▸ **Material provided**
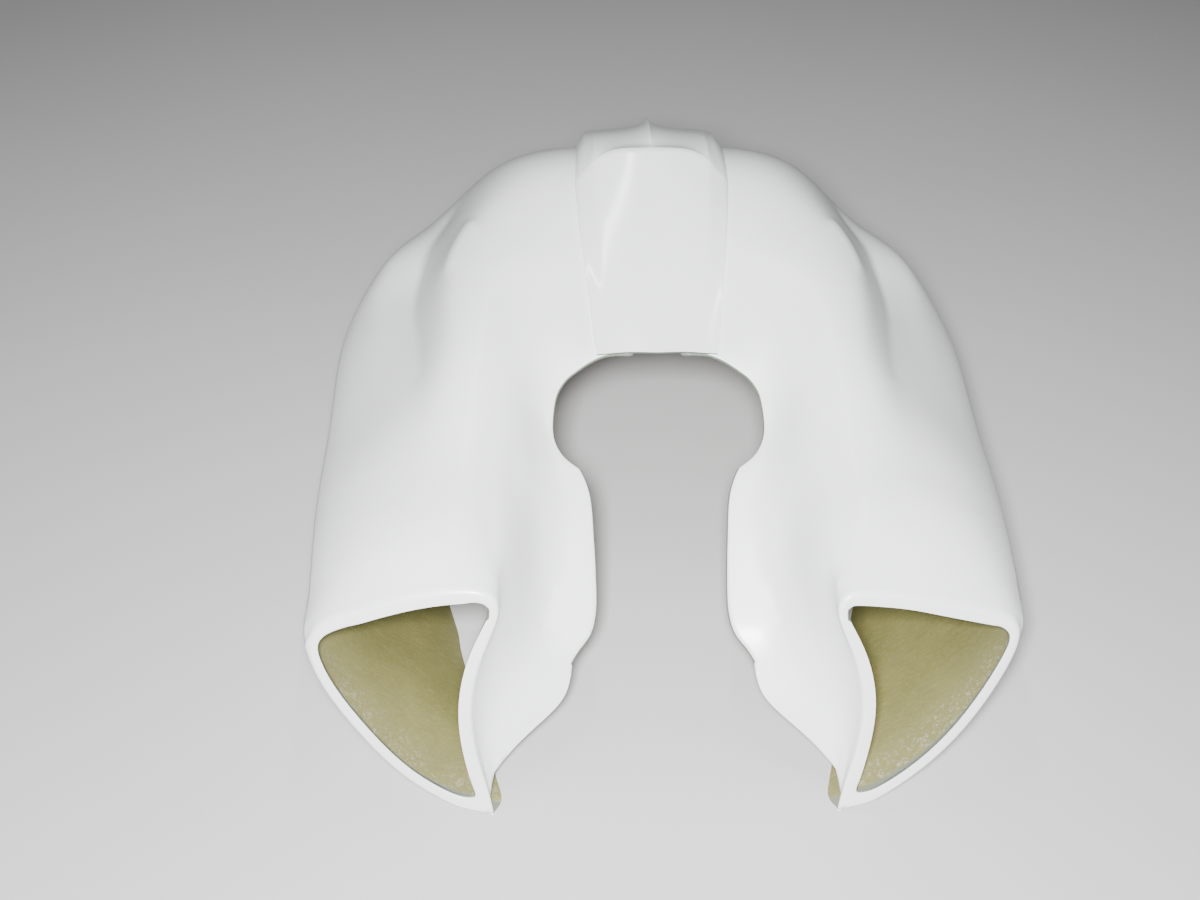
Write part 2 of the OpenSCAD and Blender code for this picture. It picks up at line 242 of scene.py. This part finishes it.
def gelcoat(name, roughness, coat, coat_roughness, waviness):
    """White gelcoat: faint clouding, hand-laid waviness and a few specks of dust."""
    material, tree, shader = new_material(name)
    here = place_on(tree)
    clouds = noise(tree, here, scale=9, detail=4, roughness=0.55)
    colour = mix(tree, ramp(tree, clouds, low=0.35, high=0.68), gelcoat_dull, gelcoat_light)
    specks = noise(tree, here, scale=420, detail=1, roughness=0.4)
    colour = mix(tree, ramp(tree, specks, low=0.80, high=0.84), colour, speck_colour)
    tree.links.new(colour, shader.inputs["Base Color"])
    gloss = between(tree, noise(tree, here, scale=28, detail=5, roughness=0.6), *roughness)
    tree.links.new(gloss, shader.inputs["Roughness"])
    shader.inputs["Coat Weight"].default_value = coat
    shader.inputs["Coat Roughness"].default_value = coat_roughness
    shader.inputs["Coat IOR"].default_value = coat_index
    waves = noise(tree, here, scale=14, detail=2, roughness=0.4)
    waves = bump(tree, waves, strength=waviness, distance=0.004)
    peel = noise(tree, here, scale=700, detail=2, roughness=0.5)
    peel = bump(tree, peel, strength=0.06, distance=0.0004, under=waves)
    tree.links.new(peel, shader.inputs["Normal"])
    return material


def behind_mouth(tree):
    """How far a point lies behind the raked plane of the two mouths, in metres."""
    node = tree.nodes.new("ShaderNodeVectorMath")
    node.operation = "DOT_PRODUCT"
    node.inputs[1].default_value = (0, cos(mouth_rake), -sin(mouth_rake))
    tree.links.new(place_on(tree), node.inputs[0])
    return arithmetic(tree, "ADD", node.outputs["Value"], -cad_box[0][1] * cos(mouth_rake))


def fades_inward(tree, depth, reach, start, at_rim=white_value):
    """A value that holds at the rim up to a share of the reach and is gone at the reach."""
    share = arithmetic(tree, "MULTIPLY", depth, 1 / reach)
    return ramp(tree, share, low=start, high=1.0, dark=at_rim, light=black)


def strand_pattern(tree):
    """Strands that all lie across the length: a turn picks another sample of the same stretch."""
    strands = None
    for i, turn in enumerate(strand_turns):
        along = strand_along + strand_along_step * i
        lean = (strand_tilt_step * i, strand_lean_step * i, turn)
        vector = place_on(tree, (along, strand_across, along), lean)
        strand = noise(tree, vector, scale=1.0, detail=2, roughness=0.5, distortion=0.6)
        strands = strand if strands is None else arithmetic(tree, "MAXIMUM", strands, strand)
    return strands


def raw_laminate():
    """The inner face: fibres in amber resin, with painted light and scuffs near the mouths."""
    material, tree, shader = new_material("raw_laminate")
    strands = strand_pattern(tree)
    here = place_on(tree)
    patches = noise(tree, here, scale=13, detail=3, roughness=0.55, distortion=0.3)
    colour = mix(tree, ramp(tree, patches, low=0.30, high=0.72), resin_dark, resin_light)
    grit = noise(tree, here, scale=1500, detail=2, roughness=0.6)
    grit = arithmetic(tree, "MULTIPLY", ramp(tree, grit, low=0.35, high=0.70), grit_share)
    fibre = arithmetic(tree, "MULTIPLY", ramp(tree, strands, low=0.58, high=0.78), strand_share)
    colour = mix(tree, arithmetic(tree, "ADD", fibre, grit), colour, fibre_colour)
    depth = behind_mouth(tree)
    # Painted light: the laminate is lighter near the mouths and darker farther in, as if lit
    # through them
    painted_light = fades_inward(tree, depth, painted_light_depth, start=0.10, at_rim=painted_light_at_rim)
    colour = mix(tree, painted_light, colour, painted_light_colour)
    near_rim = fades_inward(tree, depth, scuffed_depth, start=0.25)
    scuffs = noise(tree, here, scale=300, detail=8, roughness=0.8, distortion=0.7)
    scuffs = ramp(tree, scuffs, low=0.51, high=0.63)
    worn = ramp(tree, noise(tree, here, scale=26, detail=2, roughness=0.5), low=0.25, high=0.55)
    dust = arithmetic(tree, "MULTIPLY", arithmetic(tree, "MULTIPLY", scuffs, near_rim), worn)
    colour = mix(tree, dust, colour, resin_dust)
    lip = fades_inward(tree, depth, lip_depth, start=0.80)
    colour = mix(tree, lip, colour, lip_colour)
    tree.links.new(colour, shader.inputs["Base Color"])
    tree.links.new(between(tree, patches, low=0.40, high=0.62), shader.inputs["Roughness"])
    lumps = noise(tree, here, scale=60, detail=4, roughness=0.6)
    lumps = bump(tree, lumps, strength=0.30, distance=0.0012)
    relief = bump(tree, strands, strength=0.22, distance=0.0005, under=lumps)
    tree.links.new(relief, shader.inputs["Normal"])
    return material


def cut_edge():
    """The trimmed edge of the laminate: dull grey-green glass and resin."""
    material, tree, shader = new_material("cut_laminate_edge")
    grain = noise(tree, place_on(tree), scale=900, detail=4, roughness=0.7)
    colour = mix(tree, ramp(tree, grain, low=0.3, high=0.7), cut_dark, cut_light)
    tree.links.new(colour, shader.inputs["Base Color"])
    shader.inputs["Roughness"].default_value = 0.72
    relief = bump(tree, grain, strength=0.4, distance=0.0003)
    tree.links.new(relief, shader.inputs["Normal"])
    return material


def pale_floor():
    """A matt light grey with faint broad patches."""
    material, tree, shader = new_material("pale_floor")
    grain = noise(tree, place_on(tree), scale=3, detail=4, roughness=0.5)
    colour = mix(tree, grain, floor_colour, floor_patches)
    tree.links.new(colour, shader.inputs["Base Color"])
    shader.inputs["Roughness"].default_value = 0.85
    return material


# Shape work in edit mode

def edit(piece, select="EDGE"):
    """Opens a piece in edit mode with nothing selected."""
    bpy.ops.object.select_all(action="DESELECT")
    piece.select_set(True)
    bpy.context.view_layer.objects.active = piece
    bpy.ops.object.mode_set(mode="EDIT")
    bpy.ops.mesh.select_mode(type=select)
    bpy.ops.mesh.select_all(action="DESELECT")


def leave_edit():
    bpy.ops.object.mode_set(mode="OBJECT")


def moulding_from(node, name):
    """A piece with the CAD node's form: its triangles merged and joined back into quads."""
    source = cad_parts[node]
    piece = source.copy()
    piece.data = source.data.copy()
    piece.name = name
    piece.data.name = name
    bpy.context.scene.collection.objects.link(piece)
    piece.parent = None
    piece.matrix_world = Matrix.Identity(4)
    piece.data.materials.clear()
    edit(piece)
    bpy.ops.mesh.select_all(action="SELECT")
    bpy.ops.mesh.remove_doubles(threshold=merge_distance)
    bpy.ops.mesh.tris_convert_to_quads(face_threshold=any_angle, shape_threshold=any_angle,
                                       topology_influence=2.0)
    leave_edit()
    print(name, "faces", len(piece.data.polygons),
          "triangles", sum(len(p.vertices) == 3 for p in piece.data.polygons))
    return piece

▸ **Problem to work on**
All of the data shown above must be copied exactly.

▸ **Answer to this exercise**
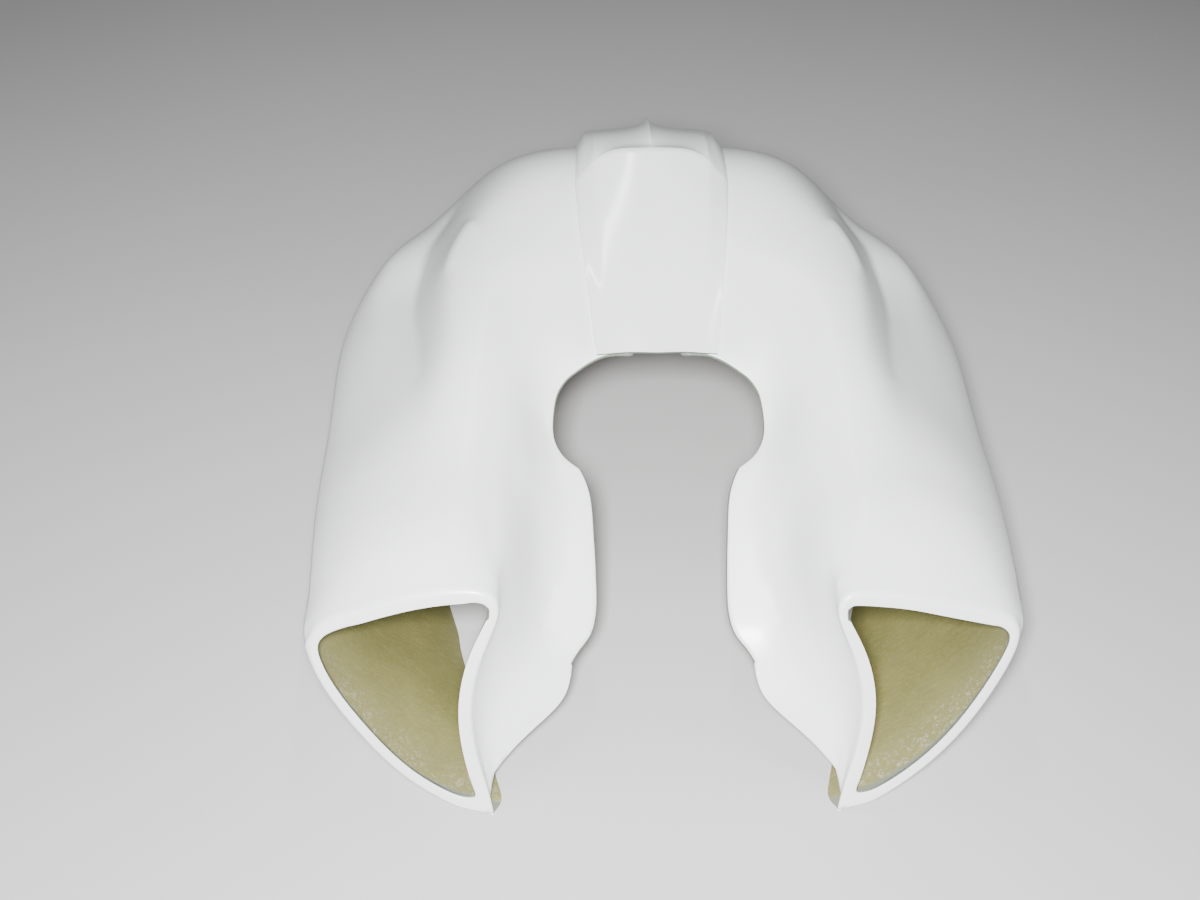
Write part 2 of the OpenSCAD and Blender code for this picture. It picks up at line 242 of scene.py. This part finishes it.
def gelcoat(name, roughness, coat, coat_roughness, waviness):
    """White gelcoat: faint clouding, hand-laid waviness and a few specks of dust."""
    material, tree, shader = new_material(name)
    here = place_on(tree)
    clouds = noise(tree, here, scale=9, detail=4, roughness=0.55)
    colour = mix(tree, ramp(tree, clouds, low=0.35, high=0.68), gelcoat_dull, gelcoat_light)
    specks = noise(tree, here, scale=420, detail=1, roughness=0.4)
    colour = mix(tree, ramp(tree, specks, low=0.80, high=0.84), colour, speck_colour)
    tree.links.new(colour, shader.inputs["Base Color"])
    gloss = between(tree, noise(tree, here, scale=28, detail=5, roughness=0.6), *roughness)
    tree.links.new(gloss, shader.inputs["Roughness"])
    shader.inputs["Coat Weight"].default_value = coat
    shader.inputs["Coat Roughness"].default_value = coat_roughness
    shader.inputs["Coat IOR"].default_value = coat_index
    waves = noise(tree, here, scale=14, detail=2, roughness=0.4)
    waves = bump(tree, waves, strength=waviness, distance=0.004)
    peel = noise(tree, here, scale=700, detail=2, roughness=0.5)
    peel = bump(tree, peel, strength=0.06, distance=0.0004, under=waves)
    tree.links.new(peel, shader.inputs["Normal"])
    return material


def behind_mouth(tree):
    """How far a point lies behind the raked plane of the two mouths, in metres."""
    node = tree.nodes.new("ShaderNodeVectorMath")
    node.operation = "DOT_PRODUCT"
    node.inputs[1].default_value = (0, cos(mouth_rake), -sin(mouth_rake))
    tree.links.new(place_on(tree), node.inputs[0])
    return arithmetic(tree, "ADD", node.outputs["Value"], -cad_box[0][1] * cos(mouth_rake))


def fades_inward(tree, depth, reach, start, at_rim=white_value):
    """A value that holds at the rim up to a share of the reach and is gone at the reach."""
    share = arithmetic(tree, "MULTIPLY", depth, 1 / reach)
    return ramp(tree, share, low=start, high=1.0, dark=at_rim, light=black)


def strand_pattern(tree):
    """Strands that all lie across the length: a turn picks another sample of the same stretch."""
    strands = None
    for i, turn in enumerate(strand_turns):
        along = strand_along + strand_along_step * i
        lean = (strand_tilt_step * i, strand_lean_step * i, turn)
        vector = place_on(tree, (along, strand_across, along), lean)
        strand = noise(tree, vector, scale=1.0, detail=2, roughness=0.5, distortion=0.6)
        strands = strand if strands is None else arithmetic(tree, "MAXIMUM", strands, strand)
    return strands


def raw_laminate():
    """The inner face: fibres in amber resin, with painted light and scuffs near the mouths."""
    material, tree, shader = new_material("raw_laminate")
    strands = strand_pattern(tree)
    here = place_on(tree)
    patches = noise(tree, here, scale=13, detail=3, roughness=0.55, distortion=0.3)
    colour = mix(tree, ramp(tree, patches, low=0.30, high=0.72), resin_dark, resin_light)
    grit = noise(tree, here, scale=1500, detail=2, roughness=0.6)
    grit = arithmetic(tree, "MULTIPLY", ramp(tree, grit, low=0.35, high=0.70), grit_share)
    fibre = arithmetic(tree, "MULTIPLY", ramp(tree, strands, low=0.58, high=0.78), strand_share)
    colour = mix(tree, arithmetic(tree, "ADD", fibre, grit), colour, fibre_colour)
    depth = behind_mouth(tree)
    # Painted light: the laminate is lighter near the mouths and darker farther in, as if lit
    # through them
    painted_light = fades_inward(tree, depth, painted_light_depth, start=0.10, at_rim=painted_light_at_rim)
    colour = mix(tree, painted_light, colour, painted_light_colour)
    near_rim = fades_inward(tree, depth, scuffed_depth, start=0.25)
    scuffs = noise(tree, here, scale=300, detail=8, roughness=0.8, distortion=0.7)
    scuffs = ramp(tree, scuffs, low=0.51, high=0.63)
    worn = ramp(tree, noise(tree, here, scale=26, detail=2, roughness=0.5), low=0.25, high=0.55)
    dust = arithmetic(tree, "MULTIPLY", arithmetic(tree, "MULTIPLY", scuffs, near_rim), worn)
    colour = mix(tree, dust, colour, resin_dust)
    lip = fades_inward(tree, depth, lip_depth, start=0.80)
    colour = mix(tree, lip, colour, lip_colour)
    tree.links.new(colour, shader.inputs["Base Color"])
    tree.links.new(between(tree, patches, low=0.40, high=0.62), shader.inputs["Roughness"])
    lumps = noise(tree, here, scale=60, detail=4, roughness=0.6)
    lumps = bump(tree, lumps, strength=0.30, distance=0.0012)
    relief = bump(tree, strands, strength=0.22, distance=0.0005, under=lumps)
    tree.links.new(relief, shader.inputs["Normal"])
    return material


def cut_edge():
    """The trimmed edge of the laminate: dull grey-green glass and resin."""
    material, tree, shader = new_material("cut_laminate_edge")
    grain = noise(tree, place_on(tree), scale=900, detail=4, roughness=0.7)
    colour = mix(tree, ramp(tree, grain, low=0.3, high=0.7), cut_dark, cut_light)
    tree.links.new(colour, shader.inputs["Base Color"])
    shader.inputs["Roughness"].default_value = 0.72
    relief = bump(tree, grain, strength=0.4, distance=0.0003)
    tree.links.new(relief, shader.inputs["Normal"])
    return material


def pale_floor():
    """A matt light grey with faint broad patches."""
    material, tree, shader = new_material("pale_floor")
    grain = noise(tree, place_on(tree), scale=3, detail=4, roughness=0.5)
    colour = mix(tree, grain, floor_colour, floor_patches)
    tree.links.new(colour, shader.inputs["Base Color"])
    shader.inputs["Roughness"].default_value = 0.85
    return material


# Shape work in edit mode

def edit(piece, select="EDGE"):
    """Opens a piece in edit mode with nothing selected."""
    bpy.ops.object.select_all(action="DESELECT")
    piece.select_set(True)
    bpy.context.view_layer.objects.active = piece
    bpy.ops.object.mode_set(mode="EDIT")
    bpy.ops.mesh.select_mode(type=select)
    bpy.ops.mesh.select_all(action="DESELECT")


def leave_edit():
    bpy.ops.object.mode_set(mode="OBJECT")


def moulding_from(node, name):
    """A piece with the CAD node's form: its triangles merged and joined back into quads."""
    source = cad_parts[node]
    piece = source.copy()
    piece.data = source.data.copy()
    piece.name = name
    piece.data.name = name
    bpy.context.scene.collection.objects.link(piece)
    piece.parent = None
    piece.matrix_world = Matrix.Identity(4)
    piece.data.materials.clear()
    edit(piece)
    bpy.ops.mesh.select_all(action="SELECT")
    bpy.ops.mesh.remove_doubles(threshold=merge_distance)
    bpy.ops.mesh.tris_convert_to_quads(face_threshold=any_angle, shape_threshold=any_angle,
                                       topology_influence=2.0)
    leave_edit()
    print(name, "faces", len(piece.data.polygons),
          "triangles", sum(len(p.vertices) == 3 for p in piece.data.polygons))
    return piece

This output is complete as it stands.